Requirements:
Write out the listing exactly as it is given.

----- Data block

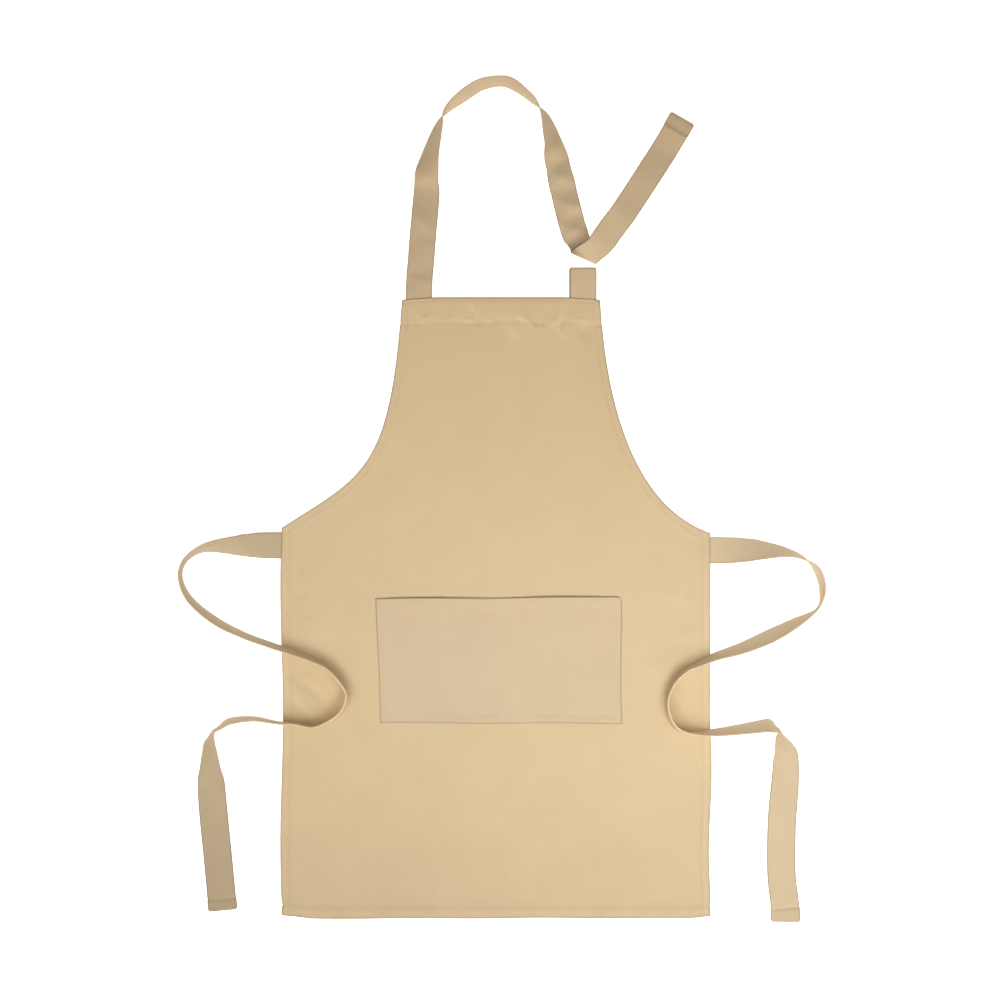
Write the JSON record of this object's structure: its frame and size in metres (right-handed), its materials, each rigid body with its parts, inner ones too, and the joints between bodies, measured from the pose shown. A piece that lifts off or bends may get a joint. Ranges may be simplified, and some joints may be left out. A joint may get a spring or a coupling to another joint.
{
  "type": "child's bib apron",
  "caption": "Bib apron in plain cloth with turned hems, a patch pocket in compartments, a neck strap that threads a loop tab, and waist ties.",
  "frame": {"origin": "back face of the body panel, on its centre line at the waist where the armholes end", "axes": "+Y towards the neck, +Z out of the front face, +X to the right as seen from the front"},
  "size_m": [0.6231, 0.8124, 0.029],
  "materials": {
    "body_cloth": "matt beige cotton twill",
    "pocket_cloth": "the same twill, a shade lighter as it lies",
    "strap_cloth": "the same twill folded into a flat strap",
    "thread": "matching spun sewing thread"
  },
  "bodies": {
    "body": {"apron_body": "body_cloth", "pocket_panel": "pocket_cloth", "bib_hem_thread": "thread", "bottom_hem_thread": "thread", "left_side_hem_thread": "thread", "right_side_hem_thread": "thread", "left_armhole_thread": "thread", "right_armhole_thread": "thread", "pocket_seam_thread": "thread", "pocket_divider_thread": "thread", "pocket_mouth_thread": "thread", "left_tie_anchor_thread": "thread", "right_tie_anchor_thread": "thread", "neck_strap_anchor_thread": "thread", "loop_tab_anchor_thread": "thread"},
    "neck_strap": {"neck_strap": "strap_cloth"},
    "strap_tail": {"strap_tail": "strap_cloth", "strap_tail_upper_thread": "thread", "strap_tail_lower_thread": "thread"},
    "loop_tab": {"loop_tab": "strap_cloth"},
    "left_tie": {"left_tie": "strap_cloth"},
    "left_tie_end": {"left_tie_end": "strap_cloth", "left_tie_end_thread": "thread"},
    "right_tie": {"right_tie": "strap_cloth"},
    "right_tie_end": {"right_tie_end": "strap_cloth", "right_tie_end_thread": "thread"}
  },
  "joints": [
    {"name": "neck_strap_lift", "type": "hinge", "parent": "body", "child": "neck_strap", "pos_m": [-0.0745, 0.2224, 0.0018], "axis": [1, 0, 0], "range_deg": [0, 90]},
    {"name": "strap_tail_unfold", "type": "hinge", "parent": "neck_strap", "child": "strap_tail", "pos_m": [0.0846, 0.26, 0.0018], "axis": [0.9093, -0.4161, 0], "range_deg": [0, 80]},
    {"name": "loop_tab_fold", "type": "hinge", "parent": "body", "child": "loop_tab", "pos_m": [0.084, 0.22215, 0.0044], "axis": [1, 0, 0], "range_deg": [0, 100]},
    {"name": "left_tie_lift", "type": "hinge", "parent": "body", "child": "left_tie", "pos_m": [-0.2066, -0.0043, 0.0018], "axis": [-1, 0, 0], "range_deg": [0, 120]},
    {"name": "left_tie_end_fold", "type": "hinge", "parent": "left_tie", "child": "left_tie_end", "pos_m": [-0.2738, -0.2504, 0.0018], "axis": [-1, 0, 0], "range_deg": [0, 120]},
    {"name": "right_tie_lift", "type": "hinge", "parent": "body", "child": "right_tie", "pos_m": [0.2066, -0.009, 0.0018], "axis": [-1, 0, 0], "range_deg": [0, 120]},
    {"name": "right_tie_end_fold", "type": "hinge", "parent": "right_tie", "child": "right_tie_end", "pos_m": [0.278, -0.2473, 0.0018], "axis": [-1, 0, 0], "range_deg": [0, 120]}
  ]
}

----------

Solution for this exercise:
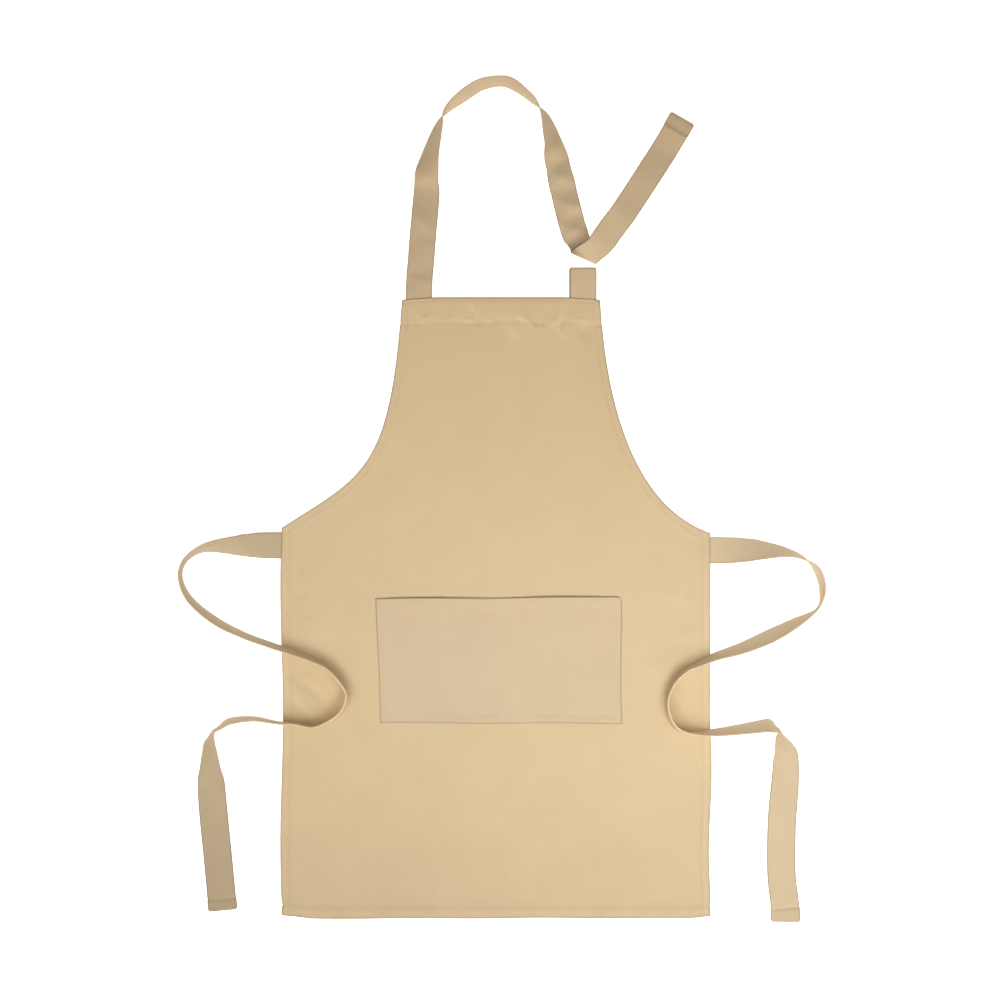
Write the JSON record of this object's structure: its frame and size in metres (right-handed), its materials, each rigid body with its parts, inner ones too, and the joints between bodies, measured from the pose shown. A piece that lifts off or bends may get a joint. Ranges may be simplified, and some joints may be left out. A joint may get a spring or a coupling to another joint.
{
  "type": "child's bib apron",
  "caption": "Bib apron in plain cloth with turned hems, a patch pocket in compartments, a neck strap that threads a loop tab, and waist ties.",
  "frame": {"origin": "back face of the body panel, on its centre line at the waist where the armholes end", "axes": "+Y towards the neck, +Z out of the front face, +X to the right as seen from the front"},
  "size_m": [0.6231, 0.8124, 0.029],
  "materials": {
    "body_cloth": "matt beige cotton twill",
    "pocket_cloth": "the same twill, a shade lighter as it lies",
    "strap_cloth": "the same twill folded into a flat strap",
    "thread": "matching spun sewing thread"
  },
  "bodies": {
    "body": {"apron_body": "body_cloth", "pocket_panel": "pocket_cloth", "bib_hem_thread": "thread", "bottom_hem_thread": "thread", "left_side_hem_thread": "thread", "right_side_hem_thread": "thread", "left_armhole_thread": "thread", "right_armhole_thread": "thread", "pocket_seam_thread": "thread", "pocket_divider_thread": "thread", "pocket_mouth_thread": "thread", "left_tie_anchor_thread": "thread", "right_tie_anchor_thread": "thread", "neck_strap_anchor_thread": "thread", "loop_tab_anchor_thread": "thread"},
    "neck_strap": {"neck_strap": "strap_cloth"},
    "strap_tail": {"strap_tail": "strap_cloth", "strap_tail_upper_thread": "thread", "strap_tail_lower_thread": "thread"},
    "loop_tab": {"loop_tab": "strap_cloth"},
    "left_tie": {"left_tie": "strap_cloth"},
    "left_tie_end": {"left_tie_end": "strap_cloth", "left_tie_end_thread": "thread"},
    "right_tie": {"right_tie": "strap_cloth"},
    "right_tie_end": {"right_tie_end": "strap_cloth", "right_tie_end_thread": "thread"}
  },
  "joints": [
    {"name": "neck_strap_lift", "type": "hinge", "parent": "body", "child": "neck_strap", "pos_m": [-0.0745, 0.2224, 0.0018], "axis": [1, 0, 0], "range_deg": [0, 90]},
    {"name": "strap_tail_unfold", "type": "hinge", "parent": "neck_strap", "child": "strap_tail", "pos_m": [0.0846, 0.26, 0.0018], "axis": [0.9093, -0.4161, 0], "range_deg": [0, 80]},
    {"name": "loop_tab_fold", "type": "hinge", "parent": "body", "child": "loop_tab", "pos_m": [0.084, 0.22215, 0.0044], "axis": [1, 0, 0], "range_deg": [0, 100]},
    {"name": "left_tie_lift", "type": "hinge", "parent": "body", "child": "left_tie", "pos_m": [-0.2066, -0.0043, 0.0018], "axis": [-1, 0, 0], "range_deg": [0, 120]},
    {"name": "left_tie_end_fold", "type": "hinge", "parent": "left_tie", "child": "left_tie_end", "pos_m": [-0.2738, -0.2504, 0.0018], "axis": [-1, 0, 0], "range_deg": [0, 120]},
    {"name": "right_tie_lift", "type": "hinge", "parent": "body", "child": "right_tie", "pos_m": [0.2066, -0.009, 0.0018], "axis": [-1, 0, 0], "range_deg": [0, 120]},
    {"name": "right_tie_end_fold", "type": "hinge", "parent": "right_tie", "child": "right_tie_end", "pos_m": [0.278, -0.2473, 0.0018], "axis": [-1, 0, 0], "range_deg": [0, 120]}
  ]
}